こんなマイナーゲーム、周りに100人もやってる友達おらんわ!
ということだ。
マジカルバケーションが発売してからしばらくはプレイヤーが集まるイベント等が開かれ、活発にアミーゴが行われていたと聞いたことがある。
そういったものに参加しない限り自力で100人のマジカルバケーションプレイヤーを見つけるのは困難である。
そうなってしまうと、泣く泣くGBAとマジカルバケーションのソフトを2つずつ用意して、通信しては片方のデータを消して、また通信してはデータを消して・・・という地道な作業をするほかないだろう。
いわゆる「闇アミーゴ」の横行である。
1サイクル7分かかると想定すると、7分×100回=700分。休憩なしで一日の半分をGBAに注がなければならない。
対戦システム
これまた本来は熱いはずの通信対戦。
『マジカルバケーション』では通信対戦の戦績に応じて❝称号❞が付与され、ステータスに補正がかかる。
称号は「勝率」と「対戦回数」を加味して算出されるのだが、最も高レベルの称号「伝説の魔人」は勝率100%、対戦回数500回以上が要件となっている。
逆に言えば、対戦回数が1万回だろうと10万回だろうと、1度でも負けてしまえば勝率は100%ではなくなるため、「万が一負けてしまうこと」が非常に重い意味を持つのだ。
これは八百長が生じても仕方がない。いわゆる「闇対戦」の横行である。通信の世界は闇だらけだ。
まとめ
最後に『マジカルバケーション 』唯一の欠点と言っていい通信関係の雑さを指摘したが、自分ゲーム史に刻まれ続ける名作であることに変わりはない。

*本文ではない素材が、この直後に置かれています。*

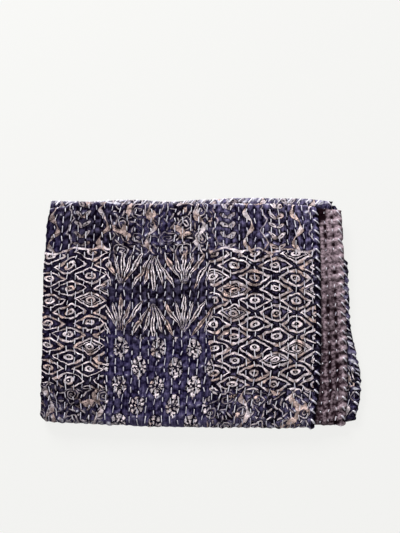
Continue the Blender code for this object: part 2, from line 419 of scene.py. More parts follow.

今や当たり前になっているすれ違い通信とならば親和性抜群だったろうに。生まれてくる時代が少しだけ早かったのかな。
ちなみにWiiUでVC版が配信されているそうで、他プレイヤーと通信できない救済措置として、他属性の魔法を通信なしに習得できるそうだ。
GBAで遊ぶのはハードルが高いので、WiiUを持っている方には是非プレイしてほしいものだ。
そして、可能であれば攻略本を手元に置いてどっぷり世界に浸ってほしい。